The bigger lesson: review is a control system, not a courtesy pass
Organizations sometimes treat AI review like a final polish step. That mindset is too shallow for meaningful governance.
A real review process is a control system. It needs:
- Clear ownership
- Defined standards
- Operational workflow
- Traceable decisions
- Feedback into improvement
Without those elements, human review can create the appearance of safety without delivering dependable outcomes.
Final thoughts
AI output review fails most often when organizations confuse participation with ownership.
Having many people involved is not the same as having a maintained standard.

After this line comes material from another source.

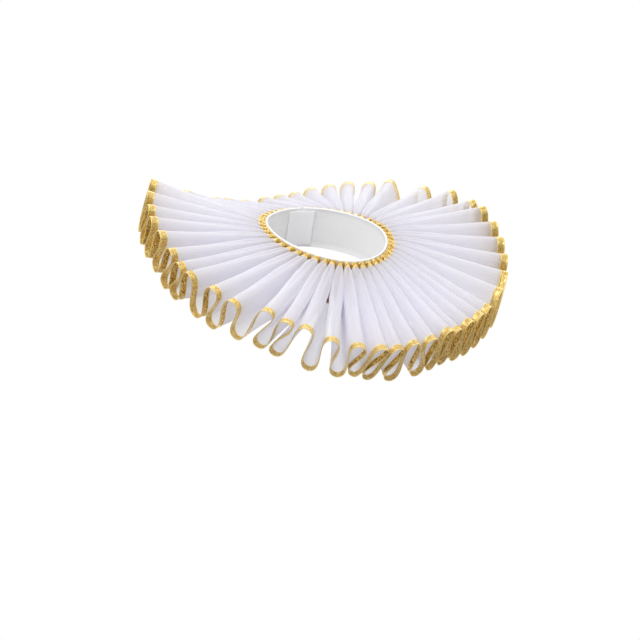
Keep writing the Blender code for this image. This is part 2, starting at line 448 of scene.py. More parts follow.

If nobody defines what reviewers should enforce, how exceptions are handled, and how consistency is measured, review quality will vary with individual judgment, workload, and team culture.
The practical fix is straightforward: assign ownership, write a usable rubric, calibrate reviewers, and treat review findings as system data rather than isolated comments.
That will not make AI perfect. But it will make oversight more consistent, defensible, and useful—which is what most organizations actually need.
Frequently asked questions
Why is AI output review inconsistent across teams?
Because many teams review outputs without a shared rubric, defined risk thresholds, or a clear decision owner. Reviewers then rely on personal judgment, which produces uneven results.
Who should own the AI review standard?
Ownership usually belongs to the team accountable for the business outcome and risk of the use case, with support from security, legal, compliance, and operations as needed. The key is that one function must be clearly responsible for maintaining the standard.
Can human review alone make AI outputs safe?
No. Human review helps, but it is only reliable when reviewers have clear criteria, escalation paths, and feedback loops. Without a standard, human review can become inconsistent and hard to audit.